The government’s Marriage (Same Sex Couples) Bill for England and Wales has officially been published.

The bill was presented in the name of the Conservative Culture Secretary and Minister for Women and Equality Maria Miller and in the names of Prime Minister David Cameron, Deputy Prime Minister Nick Clegg, Chancellor George Osborne, Home Secretary Theresa May, Education Secretary Michael Gove, Communities Secretary Eric Pickles, Minister for Sport Hugh Robertson, International Development Minister Lynne Featherstone, and the junior equalities ministers Helen Grant and Jo Swinson. The legislation will be taken through the House of Commons primarily by Conservative ministers Hugh Robertson and Helen Grant.

Its official remit is to “Make provision for the marriage of same-sex couples in England and Wales, about gender change by married persons and civil partners, about consular functions in relation to marriage, for the marriage of armed forces personnel overseas, and for connected purposes.”

The bill contains specific measures to deal with the unique legal position of the Church of England and the Church in Wales. Unlike any other religious body in this country, their clergy have a specific legal duty to marry parishioners.

Should the Church in Wales decide to allow same-sex marriages, the bill sets out a procedure for its governing body to ask the Lord Chancellor to make secondary legislation enabling it to do so.

The bill also ensures that Anglican Canon law, which says that marriage is the union of one man with one woman, does not conflict with civil law. This will remain the case until such time that the churches wish to conduct same-sex marriages.

As part of the reforms, gay couples in civil partnerships will be able to turn them into marriages.

James-J Walsh of Out4Marriage told PinkNews.co.uk: “Today marks the beginning of the end of legalised inequality for lesbian, gay, bisexual and trans people. But as with all great efforts the last hurdle is often the hardest. The path of this bill through both the Houses of Commons and the Lords is not going to be an easy one. The Coalition Government deserves credit for showing leadership, doing the ‘right’ thing and not the easy thing.”

On Thursday, the bill was introduced in the House of Commons by Culture Secretary Maria Miller.

During an interview on BBC Radio 4’s Today programme on Friday, Mrs Miller attempted to dampen fears that teachers could face action for telling children they oppose same-sex marriages.

“Look, teachers are able to and entitled to express their views about same-sex marriage and there’s no requirement at all for them to promote it but, obviously, we wouldn’t expect teachers to be offensive or discriminate in any way about anybody,” she said.

Schools currently have a duty to promote the institution of marriage as part of the national curriculum.

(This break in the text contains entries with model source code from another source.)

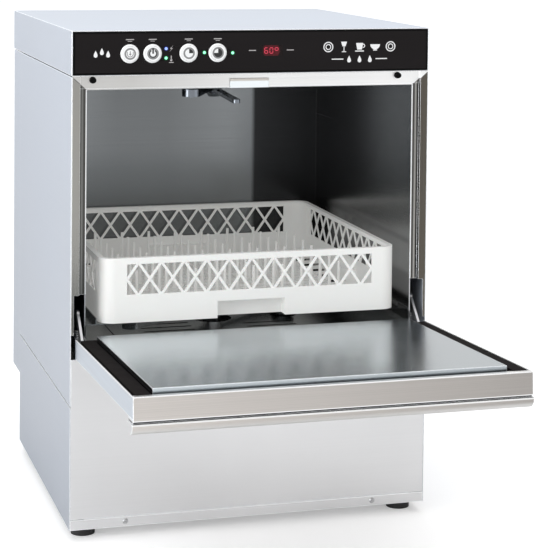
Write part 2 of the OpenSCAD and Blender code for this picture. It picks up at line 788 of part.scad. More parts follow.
// Round-cornered shell of the rack, with a rim that turns inwards
module rack_shell() difference() {
    linear_extrude(rack_h) round_rect(rack_w, rack_w, rack_corner);
    translate([0, 0, -1]) linear_extrude(rack_h - 3)
        round_rect(rack_w - 2 * rack_wall, rack_w - 2 * rack_wall, rack_corner - rack_wall);
    translate([0, 0, rack_h - 10]) linear_extrude(20)
        round_rect(rack_w - 18, rack_w - 18, rack_corner - 9);
}

// Crossed bars of one lattice window, on the rack's -Y side
module rack_lattice(half, z0, z1) {
    cell = 2 * rack_win / rack_cells;
    rise = z1 - z0 + 4;
    bar_a = atan2(rise, cell);
    bar_l = norm([rise, cell]) + 8;
    bar_w = 4.2;
    intersection() {
        block([-rack_win - 1.5, -half, z0 - 1.5], [rack_win + 1.5, -half + 4, z1 + 1.5]);
        for (k = [0 : rack_cells], s = [-1, 1])
            translate([-rack_win + k * cell, -half + 0.4 + 0.2 * s, (z0 + z1) / 2])
                rotate([0, s * bar_a, 0]) translate([-bar_l / 2, 0, -bar_w / 2]) cube([bar_l, 2, bar_w]);
    }
}

// One peg on a cross rib between two ribs of the rack's floor
module rack_peg(pitch) {
    block([-pitch / 2, -4, 0.5], [pitch / 2, 4, rib_h - 0.3]);
    translate([0, 0, rib_h - 1]) cylinder(h = 64, r1 = 3.5, r2 = 2.4, $fn = 24);
}

// Dish rack: lattice walls, hand holes, ribbed floor and pegs
module dish_rack() color("whitesmoke") translate([0, arm_y + 0.5, rack_z]) {
    half = rack_w / 2;
    z0 = 45;
    z1 = rack_h - 10;
    pitch = 50;
    difference() {
        union() {
            rack_shell();
            for (k = [-4 : 4]) {
                block([k * pitch - 2.5, -half + 2, 0.5], [k * pitch + 2.5, half - 2, rib_h]);
                block([-half + 2, k * pitch - 2.5, 0.5], [half - 2, k * pitch + 2.5, rib_h]);
            }
            four_sides() block([-59, -half + 1, 0.2], [59, -half + 22, 30]);
        }
        four_sides() {
            block([-rack_win, -half - 1, z0], [rack_win, -half + 5, z1]);
            block([-57, -half - 1, -1], [57, -half + 20, 28]);
        }
        for (sx = [-1, 1], sy = [-1, 1], k = [0 : 2])
            translate([sx * half, sy * (half - 27 - 5 * k), 0])
                block([-5, -1, z1 - 45 + 8 * k], [5, 1, z1]);
    }
    four_sides() rack_lattice(half, z0, z1);
    for (i = [0 : rack_pegs - 1], j = [0 : rack_pegs - 1])
        translate([(i - (rack_pegs - 1) / 2) * pitch, (j - (rack_pegs - 1) / 2) * pitch, 0])
            rack_peg(pitch);
}

// Levelling foot: rubber pad, nut and stud
module foot(x, y) color([0.12, 0.12, 0.12]) translate([x, y, 0]) {
    cylinder(h = 9, r = foot_r);
    translate([0, 0, 9]) cylinder(h = 3, r1 = foot_r, r2 = foot_r - 6);
    translate([0, 0, 12]) cylinder(h = foot_h - 13, r = 8);
    translate([0, 0, foot_h - 1]) cylinder(h = 34, r = stud_r);
}

module foot_front_left() foot(-foot_x, foot_y[0]);
module foot_front_right() foot(foot_x, foot_y[0]);
module foot_rear_left() foot(-foot_x, foot_y[1]);
module foot_rear_right() foot(foot_x, foot_y[1]);

base_frame();
front_frame();
wash_tank();
side_panel_left();
side_panel_right();
lower_panel_left();
lower_panel_right();
top_cover();
rear_cover();
rear_lower_panel();
front_panel();
kick_strip();
panel_screws();
rack_guides();
sump_filter();
standpipe();
tank_heater();
boiler();
boiler_element();
wash_pump_motor();
wash_pump_volute();
drain_pump();
drain_hose();
dosing_pumps();
inlet_valve();
wash_riser();
suction_hose();
lower_hub();
upper_hub();
control_panel();
control_board();
display_window();
led_lenses();
button_bezels();
door_bumpers();
spring_anchors();
hinge_brackets();
hinge_pins();
lower_wash_arm();
lower_rinse_arm();
upper_wash_arm();
upper_rinse_arm();
button_drain();
button_power();
button_short_cycle();
button_long_cycle();
pump_rotor();
door_catch();
dish_rack();
foot_front_left();
foot_front_right();
foot_rear_left();
foot_rear_right();
door_skin();
door_inner_pan();
door_gasket();
door_handle();
hinge_arms();
door_springs();
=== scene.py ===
import json
import math

import bpy
from mathutils import Matrix, Vector


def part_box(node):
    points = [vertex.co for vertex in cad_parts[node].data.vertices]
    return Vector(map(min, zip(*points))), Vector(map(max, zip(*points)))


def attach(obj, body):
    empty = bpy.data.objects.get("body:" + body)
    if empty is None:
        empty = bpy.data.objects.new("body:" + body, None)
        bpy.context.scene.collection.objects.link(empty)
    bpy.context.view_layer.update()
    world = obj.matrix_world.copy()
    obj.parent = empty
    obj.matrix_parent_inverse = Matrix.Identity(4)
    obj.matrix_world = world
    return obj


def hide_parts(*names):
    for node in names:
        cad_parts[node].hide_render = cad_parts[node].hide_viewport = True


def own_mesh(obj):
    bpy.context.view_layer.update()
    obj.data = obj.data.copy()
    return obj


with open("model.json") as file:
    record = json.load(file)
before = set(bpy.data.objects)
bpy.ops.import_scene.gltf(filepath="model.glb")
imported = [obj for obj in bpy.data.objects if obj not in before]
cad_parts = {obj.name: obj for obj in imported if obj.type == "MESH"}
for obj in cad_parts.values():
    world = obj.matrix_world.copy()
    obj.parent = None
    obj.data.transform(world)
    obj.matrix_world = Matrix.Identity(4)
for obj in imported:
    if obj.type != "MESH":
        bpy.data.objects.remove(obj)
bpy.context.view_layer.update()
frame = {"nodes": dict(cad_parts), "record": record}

MM = 0.001
NODES = frame["nodes"]


# ---------------------------------------------------------------- places taken from the frame

def side(node, index, high=True):
    """One face of a CAD node's box: index 0, 1, 2 is x, y, z."""
    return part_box(node)[1 if high else 0][index]


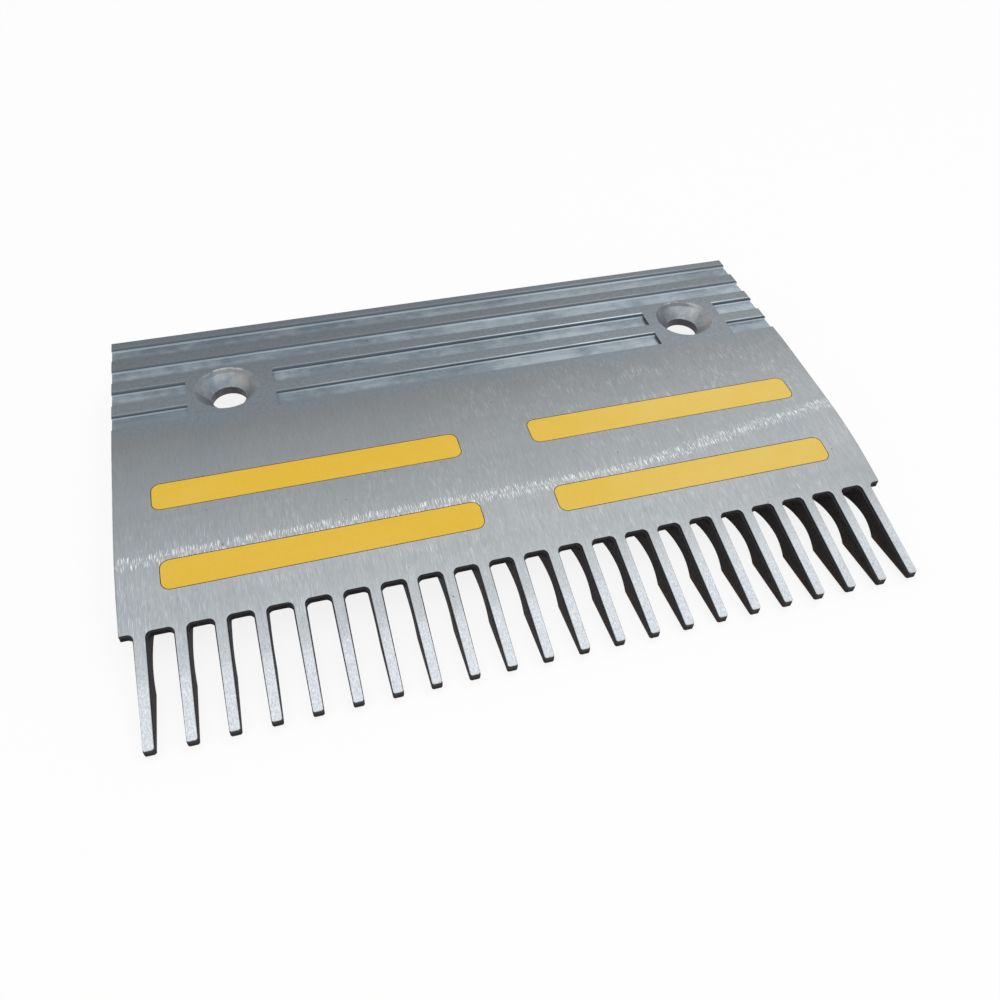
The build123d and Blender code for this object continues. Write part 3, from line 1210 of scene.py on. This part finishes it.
@dataclass(frozen=True)
class Studio:
    """Pale floor, soft light from above and a white surround."""

    floor_size: float = 8.0
    floor_colour: Colour = (0.92, 0.92, 0.92)
    floor_glow: float = 0.86
    surround_light: Ramp = Ramp(0.0, 1.0, 0.46, 1.0)
    lamps: tuple[Softbox, ...] = (
        Softbox("overhead", (0.10, -0.30, 1.20), (0.10, -0.30, 0.0), 2.0, 1.6, 1.3),
        Softbox("right_rear", (1.15, 1.0, 0.95), (0.0, 0.0, 0.0), 1.3, 1.0, 0.7),
    )

    def build(self) -> None:
        """Put up the floor, the lamps and the surround."""
        self.lay_floor()
        for lamp in self.lamps:
            lamp.hang()
        self.light_surround()
        bpy.context.scene.view_settings.view_transform = "Standard"

    def lay_floor(self) -> None:
        """Lay the floor, which shows white and keeps the object's shadow."""
        bpy.ops.object.select_all(action="DESELECT")
        bpy.ops.mesh.primitive_plane_add(size=self.floor_size, location=(0.0, 0.0, 0.0))
        floor = bpy.context.object
        floor.name = "floor"
        material = bpy.data.materials.new("pale_floor")
        bench = NodeBench(material)
        plain = bench.node("ShaderNodeBsdfDiffuse")
        bench.feed(plain.inputs["Color"], self.floor_colour)
        white = bench.node("ShaderNodeEmission")
        bench.feed(white.inputs["Color"], WHITE)
        bench.feed(white.inputs["Strength"], 1.0)
        mixed = bench.node("ShaderNodeMixShader")
        bench.feed(mixed.inputs[0], bench.times(self.seen(bench), self.floor_glow))
        bench.feed(mixed.inputs[1], plain.outputs[0])
        bench.feed(mixed.inputs[2], white.outputs[0])
        output = bench.node("ShaderNodeOutputMaterial")
        bench.feed(output.inputs["Surface"], mixed.outputs[0])
        floor.data.materials.append(material)
        log.info("Floor lies")

    def light_surround(self) -> None:
        """Make the world white to look at, and softer as a light."""
        world = bpy.data.worlds.new("surround")
        bench = NodeBench(world)
        background = bench.node("ShaderNodeBackground")
        bench.feed(background.inputs["Color"], WHITE)
        bench.feed(background.inputs["Strength"], bench.ramp(self.seen(bench), self.surround_light))
        output = bench.node("ShaderNodeOutputWorld")
        bench.feed(output.inputs["Surface"], background.outputs[0])
        bpy.context.scene.world = world
        log.info("Surround lights")

    @staticmethod
    def seen(bench: NodeBench) -> Socket:
        """Tell the rays that show the background from those that carry light.

        Args:
            bench: The nodes it is used in.

        Returns:
            1 for a ray that shows the background.
        """
        path = bench.node("ShaderNodeLightPath")
        rays = ("Is Camera Ray", "Is Glossy Ray", "Is Transmission Ray")
        return bench.most(*(path.outputs[ray] for ray in rays))


def main() -> None:
    """Dress the comb plate and set up the studio."""
    logging.basicConfig(level=logging.INFO, format="%(name)s: %(message)s")
    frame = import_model()
    bpy.ops.object.select_all(action="DESELECT")
    CombCasting().dress(frame["nodes"])
    MarkingStrips().dress(frame["nodes"])
    Studio().build()
    PhotoCamera().place()


if __name__ == "__main__":
    main()
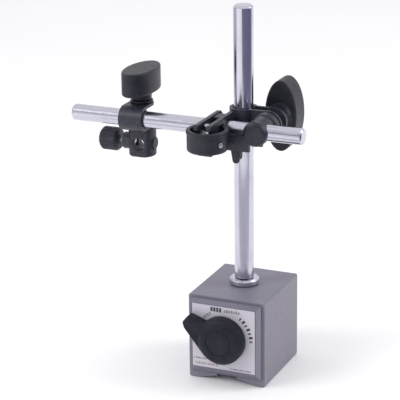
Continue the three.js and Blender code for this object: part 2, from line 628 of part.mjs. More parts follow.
const SCREW = { radius: 2.5, tip: -4.7, knobRight: -15, knobLeft: -27.4, knob: 7.3 };
const PLUG = { radius: 4, low: 6, high: 9 };

function buildStemHolder() {
  const x0 = HOLDER.x - HOLDER.width / 2 + 0.4;
  const x1 = HOLDER.x + HOLDER.width / 2 - 0.4;
  const slit = box(x0 - 1, x1 + 1, ARM.y + 3, ARM.y + 8, CLAMP_Z - 1.2, CLAMP_Z + 1.2);
  add("holder_liner", "brass", liner("x", ARM.radius, x0, x1, ARM.y, CLAMP_Z, slit));
  add("holder_band", "black_steel", holderBand());
  const bandTop = CLAMP_Z + HOLDER_BAND.inner + HOLDER_BAND.thick;
  add("holder_washer", "steel", cut(
    cylinder("z", 7, bandTop + GAP, HOLDER_KNOB.hubLow - GAP, HOLDER.x, HOLDER.y, 32),
    cylinder("z", BOLT + GAP, 160, 175, HOLDER.x, HOLDER.y, 24),
  ));
  const bolt = cylinder("z", BOLT, blockTop - 4, HOLDER_KNOB.high - 4, HOLDER.x, HOLDER.y, 24);
  add("holder_bolt", "steel", bolt);
  add("holder_knob", "black", wingKnob("z", HOLDER_KNOB, HOLDER.x, HOLDER.y));
  add("holder_nut", "brass", knobNut("z", HOLDER_KNOB, HOLDER.x, HOLDER.y));
  add("stem_block", "black_steel", stemBlock());
  add("stem_block_plug", "black", turnedPiece("x", [
    [PLUG.radius, HOLDER.x + PLUG.low + 0.3], [PLUG.radius, HOLDER.x + PLUG.high - 0.6],
    [PLUG.radius - 0.6, HOLDER.x + PLUG.high],
  ], HOLDER.y, STEM.z, 24));
  const left = HOLDER.x + SCREW.knobLeft;
  const right = HOLDER.x + SCREW.knobRight;
  add("stem_clamp_screw", "steel", turnedPiece("x", [
    [SCREW.radius, left + 2], [SCREW.radius, HOLDER.x + SCREW.tip - 0.8],
    [SCREW.radius - 0.7, HOLDER.x + SCREW.tip],
  ], HOLDER.y, STEM.z, 20));
  add("stem_clamp_knob", "black", cut(
    turnedPiece("x", [
      [SCREW.knob - 1.6, left], [SCREW.knob, left + 1.4],
      [SCREW.knob, right - 1.6], [SCREW.knob - 1.4, right],
    ], HOLDER.y, STEM.z, 32),
    cylinder("x", SCREW.radius + 0.2, left + 1.8, right + 1, HOLDER.y, STEM.z, 20),
  ));
}

buildBase();
buildSwitch();
buildColumn();
buildMainClamp();
buildArm();
buildFineAdjustment();
buildStemHolder();

export default stand;
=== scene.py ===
"""A magnetic base indicator stand: the finished looks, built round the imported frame.

Shapes are drawn in millimetres from the column's axis, with z = 0 on the floor, and turned into metres in the
row frame when they become pieces.
"""
import math

import bmesh
import bpy
from mathutils import Matrix, Vector


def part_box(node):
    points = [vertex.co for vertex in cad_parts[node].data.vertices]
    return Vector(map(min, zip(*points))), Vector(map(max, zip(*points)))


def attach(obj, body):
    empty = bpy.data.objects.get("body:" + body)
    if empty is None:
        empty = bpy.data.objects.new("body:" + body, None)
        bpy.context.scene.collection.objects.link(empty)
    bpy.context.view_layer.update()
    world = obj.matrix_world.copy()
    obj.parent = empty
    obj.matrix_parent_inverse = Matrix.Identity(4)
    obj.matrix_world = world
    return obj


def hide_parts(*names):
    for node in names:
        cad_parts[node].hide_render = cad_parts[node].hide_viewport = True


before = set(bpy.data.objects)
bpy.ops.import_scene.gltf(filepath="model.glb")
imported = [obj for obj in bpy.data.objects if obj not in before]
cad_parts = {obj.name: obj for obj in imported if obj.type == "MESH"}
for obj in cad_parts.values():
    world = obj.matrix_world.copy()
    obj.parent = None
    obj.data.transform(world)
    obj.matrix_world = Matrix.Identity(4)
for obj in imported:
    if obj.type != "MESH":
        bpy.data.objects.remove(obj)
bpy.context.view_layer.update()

column_low, column_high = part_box("column")
COLUMN = Vector(((column_low.x + column_high.x) / 2, (column_low.y + column_high.y) / 2, 0))

# ---- sizes, in mm from the column's axis ----------------------------------------------------------------
BASE_HALF, BASE_FRONT, BASE_BACK, BASE_TOP = 25, -29, 26.95, 55
SPACER_HALF = 6.2
GROOVE = {"half": 6.5, "top": 4.8, "step": 3, "foot": 19.5}
REAR_COVER_FRONT, REAR_COVER_BACK = 27.2, 29
COVER_SCREW_X, COVER_SCREW_Z, COVER_SCREW_HOLE = 20, (10.5, 48.5), 1.75
SWITCH_Z, ROTOR_BORE, SHAFT_HOLE, SWITCH_WINDOW = 30.8, 16.5, 4.25, 7.45
COVER = {"half": 23.2, "low": 4.9, "high": 53.4, "front": -34.25, "step": -30.15, "back": -29.25}
COVER_FACE = {"half": 21.3, "low": 9.4, "high": 52}
PRINTED = {"half": 20.65, "low": 10.05, "high": 51.35}
COLUMN_R, COLUMN_LOW, COLUMN_TOP, STUD_HOLE = 6, 59.5, 231, 4.25
ARM_Y, ARM_Z, ARM_R, ARM_LEFT, ARM_RIGHT = -20, 160, 5, -104, 46
BOLT_X, BOLT_HOLE = 17.5, 3.25
LINK_X, LINK_Z, LINK_HOLE = 0.9, 151.7, 1.5
PIVOT_Y, PIVOT_Z, PIVOT_HOLE = -12, 157, 1.4
DRUM_X, DRUM_Y, DRUM_SCREW_HOLE = -7, -39.5, 2.25
TRUNNION_Z, TRUNNION_HOLE = 160.8, 2.05
HOLDER_X, HOLDER_Y = -63.5, -9
STEM_Z = 142
ROUND, VERY_ROUND = 96, 128  # facets


# ---- drawing helpers ------------------------------------------------------------------------------------
def point(axis, u, v, w):
    """A point w along the axis and (u, v) across it: (y, z) for x, (x, z) for y and (x, y) for z."""
    return {"x": (w, u, v), "y": (u, w, v), "z": (u, v, w)}[axis]


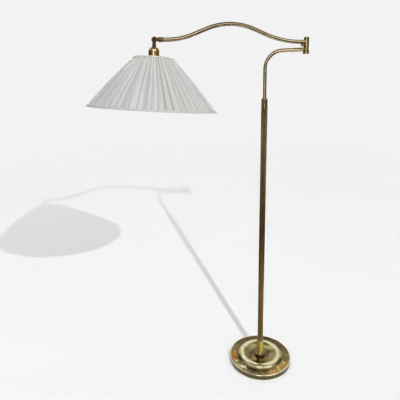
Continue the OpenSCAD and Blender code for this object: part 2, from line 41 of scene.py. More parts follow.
def add_object(name, data):
    """A new object in the scene, made of a mesh, a light or a camera."""
    o = bpy.data.objects.new(name, data)
    SCENE.collection.objects.link(o)
    return o


# camera: its place, angles and focal length come from a fit to the photograph's outlines
YAW, PITCH, ROLL = math.radians(-10.0229), math.radians(16.2676), math.radians(-1.7860)
EYE_Y, EYE_Z = -1.59406, 1.30049
FOCAL_PX, PICTURE_PX, SENSOR_MM = 369.717, 400, 36
ahead = Vector((math.sin(YAW) * math.cos(PITCH), math.cos(YAW) * math.cos(PITCH), -math.sin(PITCH)))
side = Vector((math.cos(YAW), -math.sin(YAW), 0))
up = side.cross(ahead)
cam_x = side * math.cos(ROLL) + up * math.sin(ROLL)
cam_y = up * math.cos(ROLL) - side * math.sin(ROLL)
cam = add_object("camera", bpy.data.cameras.new("camera"))
cam.data.sensor_width = SENSOR_MM
cam.data.lens = FOCAL_PX / PICTURE_PX * SENSOR_MM
cam.data.clip_end = 200
cam.matrix_world = Matrix((
    (cam_x.x, cam_y.x, -ahead.x, 0.0),
    (cam_x.y, cam_y.y, -ahead.y, EYE_Y),
    (cam_x.z, cam_y.z, -ahead.z, EYE_Z),
    (0, 0, 0, 1)))
SCENE.camera = cam

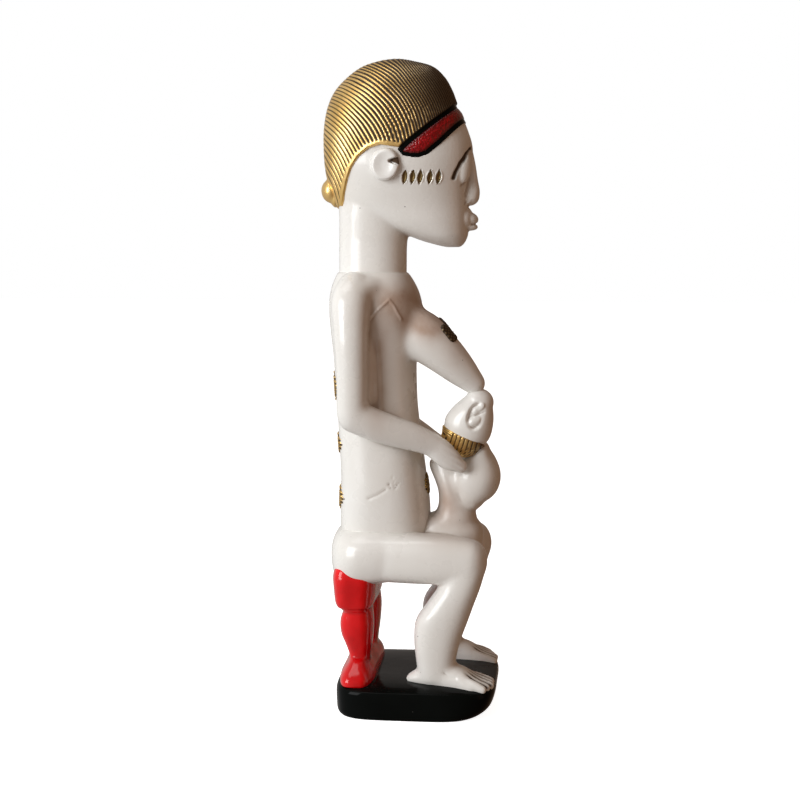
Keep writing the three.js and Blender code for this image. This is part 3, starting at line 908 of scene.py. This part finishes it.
band_form = stack(HAIR[2:10], power=2.25, around=480, steps=22)
border = shell("painted_headband_border", band_form, border_reach, border_lift)
headband = shell("painted_headband", band_form, red_reach, red_lift, values=red_values)

# %% [markdown]
# ## The child's head
# It lies back in the mother's hand, with its face up to her breast. Each ear shows as an oval recess
# with two small bumps. The hair is a gold cap on the back of the head, ribbed from its upper end.

# %% Child's head
CHILD_HEAD = [
    [26.4, -7.6, 160, 11.4, 10],
    [30.2, -7.8, 167, 14.4, 12],
    [34.2, -8, 175.4, 12.6, 11.4],
    [37.4, -8.2, 183, 8.6, 8.8],
]
CHILD_EAR = np.array([36.2, 175.4])


def child_head_cuts(points, normals):
    u, v = (side_view(points) - CHILD_EAR).T
    u = u - 0.16 * v
    facing_out = step(0.2, 0.55, np.abs(normals[:, 1]))
    size = np.hypot(u / 6.2, v / 8.8)
    bowl = step(1, 0.72, size) * step(5.5, -0.5, u)
    flat = np.stack([u, v], 1)
    upper = np.clip(1 - (to_path(flat, [(-0.6, 4.2), (1.4, 5.6)]) / 2.7) ** 2.2, 0, 1)
    lower = np.clip(1 - np.hypot((u + 0.9) / 4.2, (v + 2.6 - 0.2 * u) / 3.7) ** 2.2, 0, 1)
    slit = step(1.0, 0.1, np.abs(v - 1.0 - 0.3 * u)) * step(3.4, 2, np.abs(u - 2))
    ear_relief = -2.0 * bowl + 1.5 * upper + 1.9 * lower - 0.5 * slit
    return facing_out * ear_relief + 0.08 * ripple(points, 9)


child_head = carve("carved_child_head", [limb(CHILD_HEAD, dome=0.9)], grain=0.45, rounds=8)
press(child_head, child_head_cuts)
set_points(child_head, worn(points_of(child_head), edges_of(child_head), 1))
finish_piece(child_head)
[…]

A full debate (second reading of the bill) by MPs and a vote on the proposals will take place on 5 February.

The bill has divided Conservatives, with former Defence Secretary Liam Fox recently describing it as “ill thought through and constitutionally wrong”.

More than 100 Tory MPs are thought to be against the idea.

However, the bill is likely to secure a majority in the Commons with the support of Labour and Liberal Democrat members.

The bill would then be subjected to the scrutiny of an MP’s committee before making its way back to the Commons for a third reading – at which point it would then enter the House of Lords.

On Friday, Mrs Miller said: “Marriage is a hugely important institution in this country – one which has changed throughout our history, and continues to change. The values of marriage bind families and communities together and bring stability. I believe that couples should not be excluded from marriage just because they love someone of the same sex. In opening up marriage to same-sex couples, we will further strengthen the importance of marriage in our society.”

She continued: “Our proposals recognise, respect and value the very important role that faith plays in our lives. I have always been crystal clear that I would not put forward any legislation that did not provide protection for religious organisations. This bill protects and promotes religious freedom, so that all religious organisations can act according to their doctrines and beliefs.

“Crucially, the bill recognises the unique legal situation of the Church of England and the Church in Wales. Unlike any other religious organisation in this country, their clergy are subject to a legal duty to marry parishioners. To protect them from legal challenge, therefore, the bill makes clear that this duty does not extend to same-sex couples. Both churches have been clear that they do not currently wish to conduct marriages for same-sex couples. If they choose to do so at a later date, they will of course be able to.”